## Start PROVIDED MATERIAL

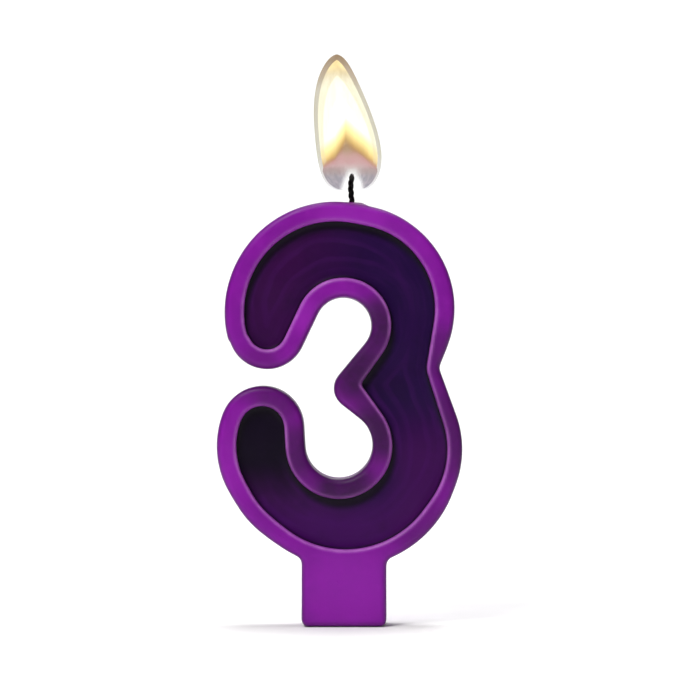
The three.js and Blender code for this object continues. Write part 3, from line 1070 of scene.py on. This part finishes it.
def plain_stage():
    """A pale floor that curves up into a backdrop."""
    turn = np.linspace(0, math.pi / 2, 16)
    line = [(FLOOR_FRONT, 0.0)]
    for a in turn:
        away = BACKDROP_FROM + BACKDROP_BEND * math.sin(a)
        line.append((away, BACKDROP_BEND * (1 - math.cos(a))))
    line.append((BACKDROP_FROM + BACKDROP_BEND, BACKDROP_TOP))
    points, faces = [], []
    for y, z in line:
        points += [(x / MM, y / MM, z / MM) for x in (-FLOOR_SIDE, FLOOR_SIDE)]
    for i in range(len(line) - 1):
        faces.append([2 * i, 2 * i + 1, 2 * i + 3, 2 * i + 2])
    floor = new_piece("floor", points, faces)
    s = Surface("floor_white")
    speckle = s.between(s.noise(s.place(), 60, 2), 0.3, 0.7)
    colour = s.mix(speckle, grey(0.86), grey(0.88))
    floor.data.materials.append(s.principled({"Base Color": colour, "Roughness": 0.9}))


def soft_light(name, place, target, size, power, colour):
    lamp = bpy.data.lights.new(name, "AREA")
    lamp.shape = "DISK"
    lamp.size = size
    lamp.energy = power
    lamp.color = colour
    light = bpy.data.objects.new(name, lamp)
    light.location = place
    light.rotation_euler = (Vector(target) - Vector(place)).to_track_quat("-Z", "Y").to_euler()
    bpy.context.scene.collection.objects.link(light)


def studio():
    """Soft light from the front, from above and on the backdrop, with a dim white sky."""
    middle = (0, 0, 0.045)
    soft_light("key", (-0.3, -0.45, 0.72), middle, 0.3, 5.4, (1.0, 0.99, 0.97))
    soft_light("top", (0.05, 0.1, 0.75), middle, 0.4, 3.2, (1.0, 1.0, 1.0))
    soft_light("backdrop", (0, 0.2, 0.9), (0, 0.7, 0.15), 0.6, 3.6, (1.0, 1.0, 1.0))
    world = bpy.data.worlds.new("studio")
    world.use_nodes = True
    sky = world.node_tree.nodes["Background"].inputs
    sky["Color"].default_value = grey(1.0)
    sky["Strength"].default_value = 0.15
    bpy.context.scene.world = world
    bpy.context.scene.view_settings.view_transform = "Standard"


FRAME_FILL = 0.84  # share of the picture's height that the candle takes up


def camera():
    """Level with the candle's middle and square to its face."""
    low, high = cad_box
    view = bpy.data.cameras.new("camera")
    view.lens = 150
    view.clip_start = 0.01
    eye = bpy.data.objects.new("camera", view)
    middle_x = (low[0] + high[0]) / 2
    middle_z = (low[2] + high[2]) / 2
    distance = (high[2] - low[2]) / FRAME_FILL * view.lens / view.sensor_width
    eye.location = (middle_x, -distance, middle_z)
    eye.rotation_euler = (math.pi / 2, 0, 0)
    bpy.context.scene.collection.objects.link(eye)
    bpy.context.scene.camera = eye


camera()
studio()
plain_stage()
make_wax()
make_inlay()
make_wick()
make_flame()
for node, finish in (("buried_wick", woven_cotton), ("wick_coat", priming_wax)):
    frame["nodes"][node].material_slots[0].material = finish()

## End PROVIDED MATERIAL

** THE REQUEST **
Give an exact copy of all the data shown above.

** FINISHED TASK **
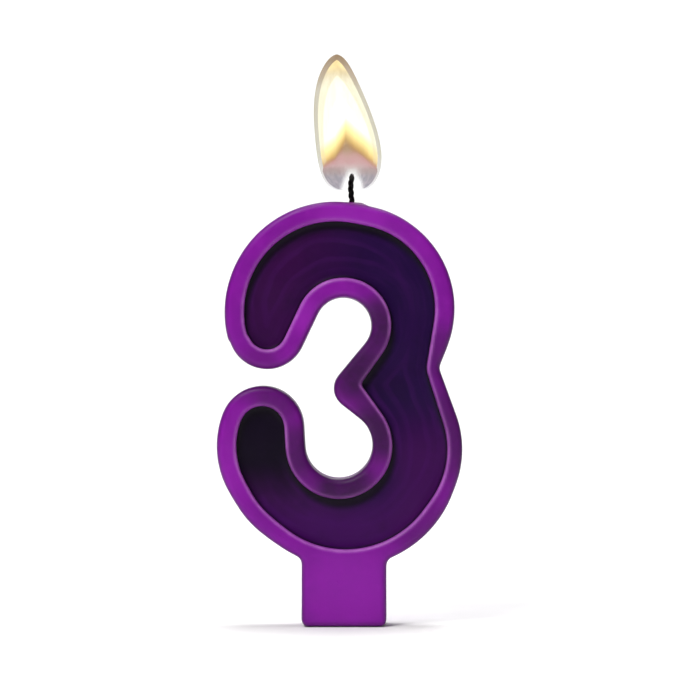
The three.js and Blender code for this object continues. Write part 3, from line 1070 of scene.py on. This part finishes it.
def plain_stage():
    """A pale floor that curves up into a backdrop."""
    turn = np.linspace(0, math.pi / 2, 16)
    line = [(FLOOR_FRONT, 0.0)]
    for a in turn:
        away = BACKDROP_FROM + BACKDROP_BEND * math.sin(a)
        line.append((away, BACKDROP_BEND * (1 - math.cos(a))))
    line.append((BACKDROP_FROM + BACKDROP_BEND, BACKDROP_TOP))
    points, faces = [], []
    for y, z in line:
        points += [(x / MM, y / MM, z / MM) for x in (-FLOOR_SIDE, FLOOR_SIDE)]
    for i in range(len(line) - 1):
        faces.append([2 * i, 2 * i + 1, 2 * i + 3, 2 * i + 2])
    floor = new_piece("floor", points, faces)
    s = Surface("floor_white")
    speckle = s.between(s.noise(s.place(), 60, 2), 0.3, 0.7)
    colour = s.mix(speckle, grey(0.86), grey(0.88))
    floor.data.materials.append(s.principled({"Base Color": colour, "Roughness": 0.9}))


def soft_light(name, place, target, size, power, colour):
    lamp = bpy.data.lights.new(name, "AREA")
    lamp.shape = "DISK"
    lamp.size = size
    lamp.energy = power
    lamp.color = colour
    light = bpy.data.objects.new(name, lamp)
    light.location = place
    light.rotation_euler = (Vector(target) - Vector(place)).to_track_quat("-Z", "Y").to_euler()
    bpy.context.scene.collection.objects.link(light)


def studio():
    """Soft light from the front, from above and on the backdrop, with a dim white sky."""
    middle = (0, 0, 0.045)
    soft_light("key", (-0.3, -0.45, 0.72), middle, 0.3, 5.4, (1.0, 0.99, 0.97))
    soft_light("top", (0.05, 0.1, 0.75), middle, 0.4, 3.2, (1.0, 1.0, 1.0))
    soft_light("backdrop", (0, 0.2, 0.9), (0, 0.7, 0.15), 0.6, 3.6, (1.0, 1.0, 1.0))
    world = bpy.data.worlds.new("studio")
    world.use_nodes = True
    sky = world.node_tree.nodes["Background"].inputs
    sky["Color"].default_value = grey(1.0)
    sky["Strength"].default_value = 0.15
    bpy.context.scene.world = world
    bpy.context.scene.view_settings.view_transform = "Standard"


FRAME_FILL = 0.84  # share of the picture's height that the candle takes up


def camera():
    """Level with the candle's middle and square to its face."""
    low, high = cad_box
    view = bpy.data.cameras.new("camera")
    view.lens = 150
    view.clip_start = 0.01
    eye = bpy.data.objects.new("camera", view)
    middle_x = (low[0] + high[0]) / 2
    middle_z = (low[2] + high[2]) / 2
    distance = (high[2] - low[2]) / FRAME_FILL * view.lens / view.sensor_width
    eye.location = (middle_x, -distance, middle_z)
    eye.rotation_euler = (math.pi / 2, 0, 0)
    bpy.context.scene.collection.objects.link(eye)
    bpy.context.scene.camera = eye


camera()
studio()
plain_stage()
make_wax()
make_inlay()
make_wick()
make_flame()
for node, finish in (("buried_wick", woven_cotton), ("wick_coat", priming_wax)):
    frame["nodes"][node].material_slots[0].material = finish()